Cambio che prevederebbe “che tutti i titoli riacquistati dalla Banca centrale europea non contino per il calcolo del debito/Pil”, seguendo l’esempio della Gran Bretagna che, nota Borghi, nel calcolo del debito pubblico non tiene conto dei titoli di stato riacquistati dalla Bank of England (attraverso il quantitative easing vennero negli scorsi anni riacquistati 435 miliardi di sterline di titoli, tuttora in bilancio). Che ci vuole, dirà qualcuno: ci vuole in effetti una modifica del Trattato di Lisbona che all’articolo 123 proibisce il finanziamento monetario del debito pubblico che la “sterilizzazione” dello stesso proposta da Borghi implicherebbe.
Siccome una simile modifica andrebbe richiesta e votata in seno al Consiglio europeo, che dovrebbe votarla all’unanimità, anche solo il voto contrario di un paese europeo (per esempio la Germania o uno dei suoi tradizionali “alleati del Nord”) bloccherebbe la procedura. L’ipotesi non è così remota visto che fino allo scorso anno l’ex ministro delle Finanze tedesco, Wolfgang Schauble, proponeva che alle singole banche nazionali (che acquistano titoli per conto della Bce, non a caso nell’attivo di bilancio della Banca d’Italia si trovano i 250 miliardi di euro di titoli di stato italiani di cui da ieri si discute) fosse imposto (dalla Bce) un limite all’ammontare di titoli pubblici del proprio paese che le stesse potessero detenere o che questi titoli non fossero più considerati privi di rischio, richiedendo quindi adeguati accantonamenti a bilancio.
Se poi anche venisse accolta la richiesta, l’esempio inglese non è del tutto calzante almeno per due motivi: primo, la Bank of England detiene un quarto circa del debito pubblico britannico, così quando ritrasferisce al Tesoro gli interessi che questi le paga sui titoli di stato inglesi il costo del debito cala per Londra da 48 miliardi di sterline lordi a 33 miliardi netti (cifra prevista in crescita a 36 miliardi quest’anno e a 42 miliardi l’anno prossimo dall’Office for Budget Responsability). Per contro la Bce/Banca d’Italia al momento non possiede più del 15% del debito pubblico italiano, mentre il 29% circa è in mano alle banche italiane, il 21% alle assicurazioni e il 5% alle famiglie, oltre al 30% residuo in mano ad investitori esteri.

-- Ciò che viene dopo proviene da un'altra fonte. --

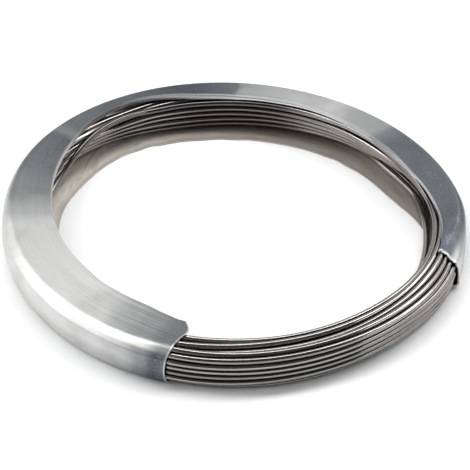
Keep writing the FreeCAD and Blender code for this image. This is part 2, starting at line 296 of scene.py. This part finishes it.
        # bending: each point toward its neighbours' middle
        for _ in range(1 if calm else 2):
            mid = P.copy()
            mid[2:-2] = (P[:-4] * -1 + P[1:-3] * 4 + P[3:-1] * 4 + P[4:] * -1) / 6
            P += (0.4 if not calm else 0.25 if step < 240 else 0.10) * (mid - P)
        P[pinned] += (0.6 if step < 160 else 0.25 if not calm else 0.05) * (T - P)[pinned]
        for _ in range(2):
            Q = P[safe]
            Q[~there] = 1e3 + np.arange((~there).sum())[:, None]
            delta = Q[:, None] - Q[None, :]
            dist = np.sqrt((delta**2).sum(-1)) + 1e-12
            lap = np.clip(d * 1.004 - dist, 0, None)
            lap[np.arange(n_rows), np.arange(n_rows)] = 0
            push = (delta / dist[..., None] * (lap * 0.5)[..., None]).sum(1) * (0.8 if step < 240 else 0.95)
            flat = grid[there]
            P[flat] += push[there]
            # the sleeve's walls and, in the gap, the bundle's own edge
            P[:, 1] = np.clip(P[:, 1], floor_z, top_z - fall * (1 - smooth((P[:, 0] - edge) / R, 0, 0.030)))
            lean = foot - (foot - low_r) * np.clip((P[:, 1] - 0.002) / 0.0075, 0, 1)
            P[:, 0] = np.clip(P[:, 0], np.where(free, low_r, np.maximum(low_r, lean)), high_r)
            for ar, az, limit, slack, where in slants:
                over = np.clip(ar * P[:, 0] + az * P[:, 1] - (limit + slack * (1 - where)) * R, 0, None)
                P -= over[:, None] * np.array([ar, az])
            for up_side in (True, False):
                cz = (top_z - corner) if up_side else (floor_z + corner)
                cr = high_r - corner
                inside = (P[:, 0] > cr) & ((P[:, 1] > cz) if up_side else (P[:, 1] < cz))
                v = np.stack([P[:, 0] - cr, P[:, 1] - cz], 1)
                far = np.sqrt((v**2).sum(1)) + 1e-12
                out = inside & (far > corner)
                P[out, 0] = cr[out] + v[out, 0] / far[out] * corner
                P[out, 1] = cz[out] + v[out, 1] / far[out] * corner
    Q = P[safe]
    Q[~there] = 1e3 + np.arange((~there).sum())[:, None]
    dist = np.sqrt(((Q[:, None] - Q[None, :]) ** 2).sum(-1)) + 10 * np.eye(n_rows)[..., None]
    worst = dist.min(0)
    print("winding: closest pair %.3f mm, stations under 0.9 d: %d" % (worst.min() * 1000, (worst.min(0) < 0.9 * d).sum() if worst.ndim > 1 else (worst < 0.9 * d).sum()))
    t = np.radians(theta)
    return np.stack([P[:, 0] * np.cos(t), P[:, 0] * np.sin(t) + CY, P[:, 1]], 1)


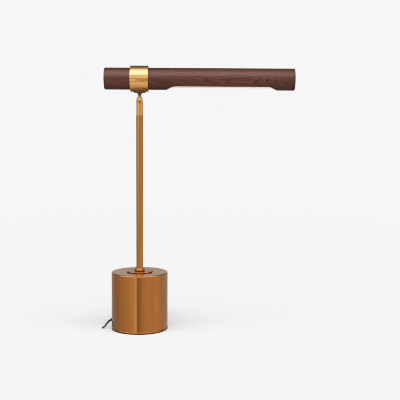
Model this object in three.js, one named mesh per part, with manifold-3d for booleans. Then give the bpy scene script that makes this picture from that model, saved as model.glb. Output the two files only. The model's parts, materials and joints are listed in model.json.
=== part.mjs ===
// Table lamp: a turned wooden light bar in a brass ring, on a slotted knuckle,
// a slim brass stem and a heavy drum base, with a low-voltage lead to a plug-in adapter.
// Millimetres, +Z up. The origin is the middle of the foot, on the table.
// The light bar runs along X, the knuckle's screw too, and the lead leaves on the left.

import * as THREE from 'three';
import { mergeVertices } from 'three/addons/utils/BufferGeometryUtils.js';
import Module from 'manifold-3d';

const wasm = await Module();
wasm.setup();

// Clearances and cutting allowance
const seatGap = 0.1; // clamped faces
const slipGap = 0.3; // pieces that turn, slide or are cut to fit
const overrun = 3; // a cutter reaches this far past the face that it cuts

// Facets round a full turn
const facets = { broad: 48, middle: 32, small: 16, lead: 8, coil: 6 };

// Drum base
const base = { radius: 57, height: 116.8, wall: 1.5, edgeRadius: 1.6 };
const footPad = { inset: 1, thickness: 2, bevel: 0.4 };
const basePlate = { overhang: 0.5, thickness: 2.4, bevel: 0.6 };
const plateScrew = { edgeDistance: 17, shaftRadius: 1.9, headRadius: 4, headHeight: 2, length: 13, count: 3 };
const weight = { height: 42, bevel: 1.5, rimWidth: 9.2, dishDepth: 5, hubRadius: 13, pocketRadius: 15, pocketDepth: 14 };
const leadChannel = { width: 12, floorHeight: 4, length: 25 };

// Threaded tube that clamps the base, and its nuts
const rod = { radius: 4.8, bore: 3.2, intoStem: 15, belowNut: 2, slotWidth: 4.6, slotHeight: 16, slotAbove: 20 };
const rodNut = { acrossCorners: 19, thickness: 5 };
const rodWasher = { radius: 12, thickness: 1.6 };

// Dimmer board, on a moulded tray that stands in the weight's dish
const board = { thickness: 1.6, hubGap: 4, rimGap: 5.5, cornerGap: 1.4 };
const boardTray = { floorThickness: 1.6, postRadius: 2.6, postHeight: 5, postInset: 3.2 };
const boardPlaceShares = { length: 0.25, width: 0.2 }; // of the board, from its middle to a component
const capacitor = { radius: 4, height: 9 };
const inductor = { size: 9, height: 5 };
const terminal = { length: 10, width: 7, height: 8 };
const chip = { length: 6, width: 5, height: 1.6 };

// Touch disc on the drum, with the insulating ring under it
const touchRing = { overhang: 0.3, thickness: 0.6 };
const touchDisc = { radius: 26, thickness: 1.1, bevel: 0.3 };

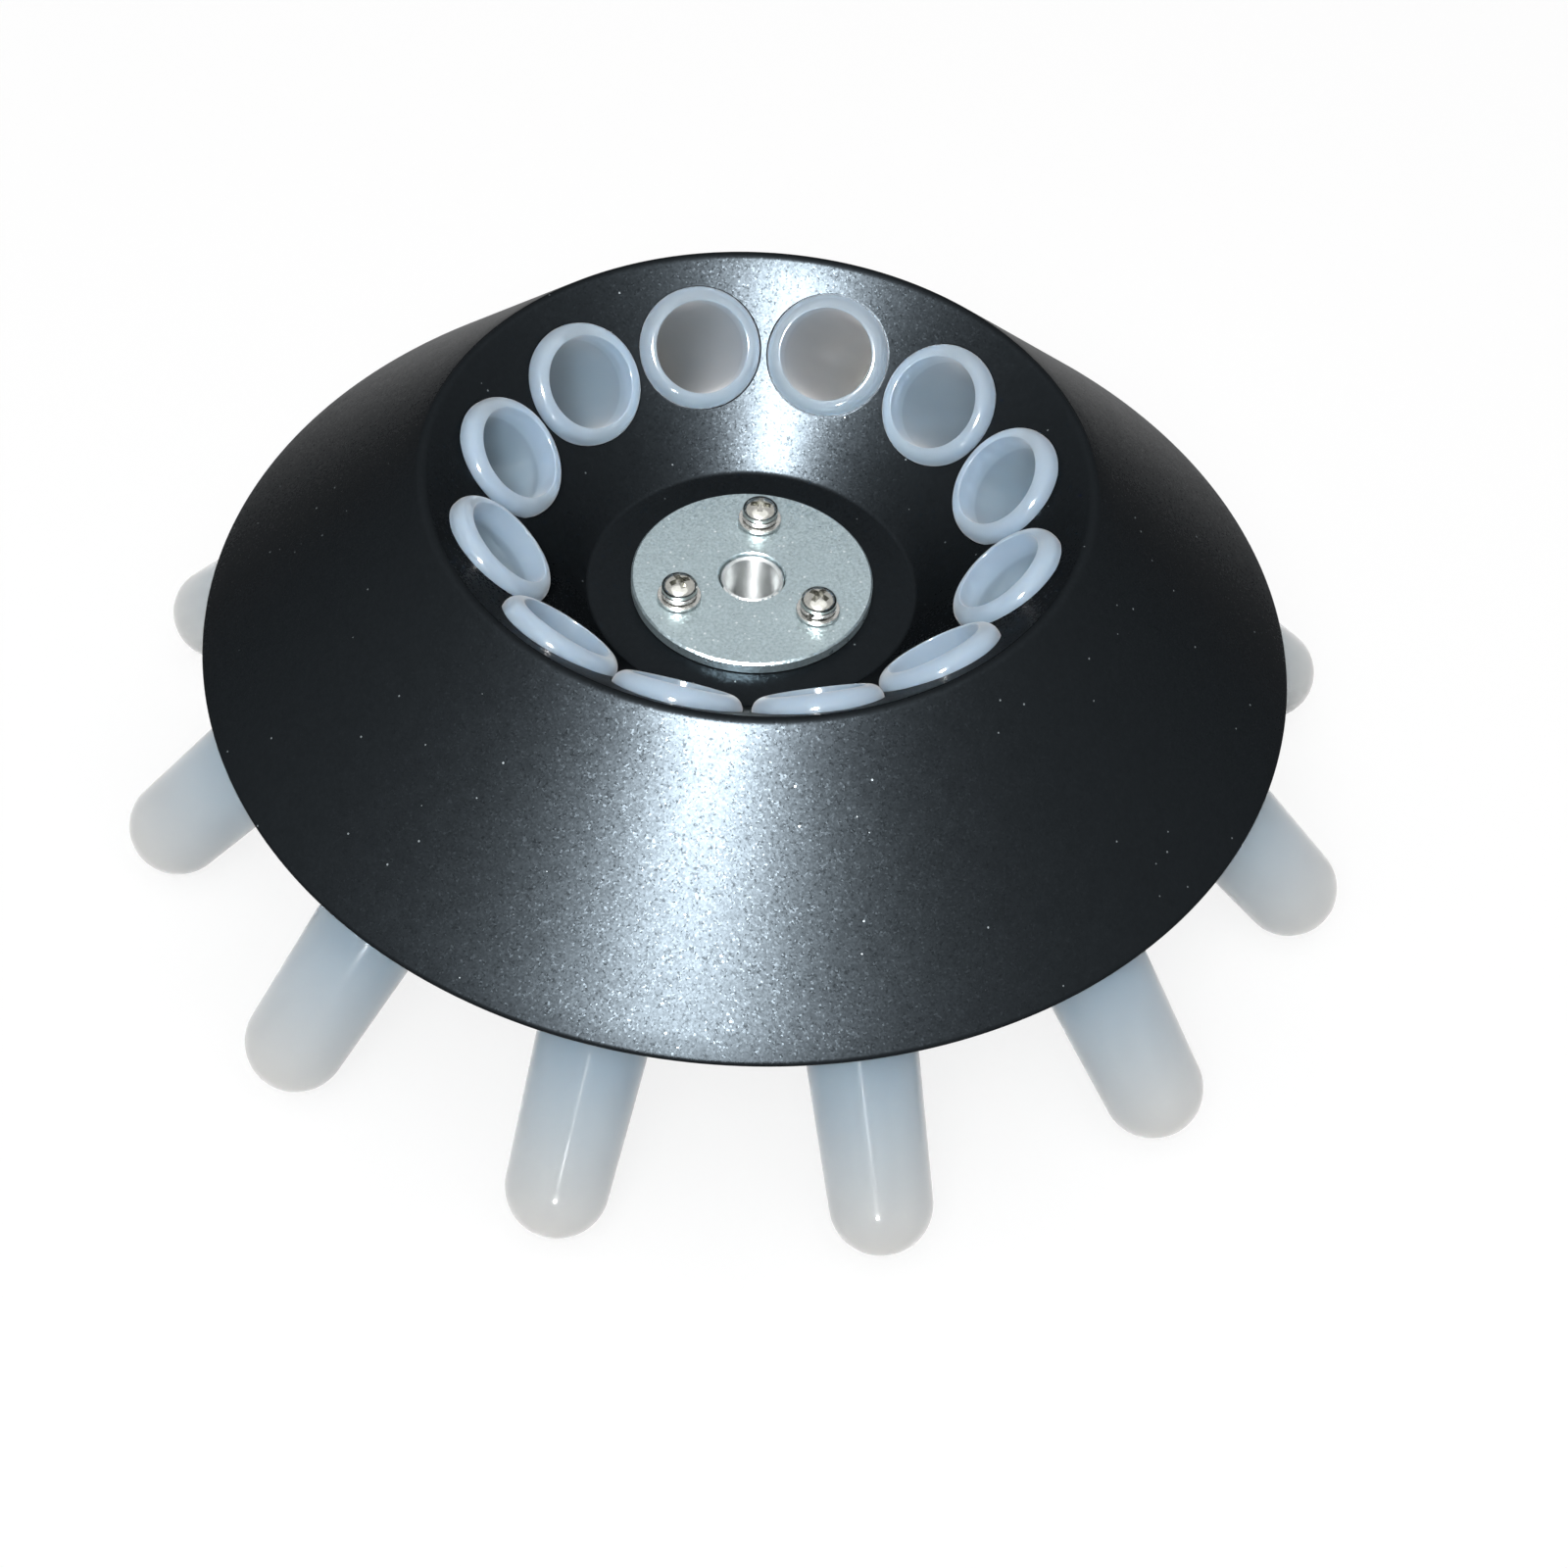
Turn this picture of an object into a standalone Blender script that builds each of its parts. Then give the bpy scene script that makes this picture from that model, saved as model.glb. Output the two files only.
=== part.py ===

Secondo, per acquistare titoli la Bank of England come la Bce o qualsiasi altra banca centrale crea moneta, ossia liquidità (che viene poi immessa nel sistema: il famoso “bazooka” con cui Draghi ha evitato il collasso dei mercati finanziari europei nel 2011-2012). Ma questo meccanismo crea inflazione e modifica i tassi di cambio. La Bce (o le singole banche nazionali) si troverebbe dunque a dover reflazionare l’economia di un’area specifica, senza poter muovere il cambio (visto che la valuta è l’euro per tutti i paesi dell’area), cosa che comporterebbe de facto o la fine dell’euro o la mutualizzazione del debito di ciascun paese in modo totalmente non condizionato.
Cioè l’esatto opposto di quanto hanno sempre chiesto la Germania e i suoi alleati, temendo in caso contrario di dover finire con l’accollarsi i debiti dei “porcellini europei” (Portogallo, Irlanda, Italia, Grecia e Spagna) o di qualsiasi paese che abbandonasse la strada della “virtù” monetaria e fiscale a spese altrui ad esempio per sovvenzionare la propria crescita a debito.
Che poi l’aumento del debito possa essere una buona strategia per far crescere l’economia oltre certi livelli è cosa dubbia assai, anzi è dimostrato che non serve in condizioni di crescita economica, sia pure lieve, e con rapporti debito/Pil già ampiamente superiori al 100%, come nel caso italiano. Ma questa è un’altra storia e già il fatto che il Pil italiano restasse a fine 2017 di circa il 5,4% sotto i livelli (record) del 2007, pur con un bilancio pubblico italiano che nell’ultimo decennio è aumentato ancora di un 20%, passando da circa 707 ad oltre 852 miliardi, dovrebbe aver insegnato a tutti come andrà a finire.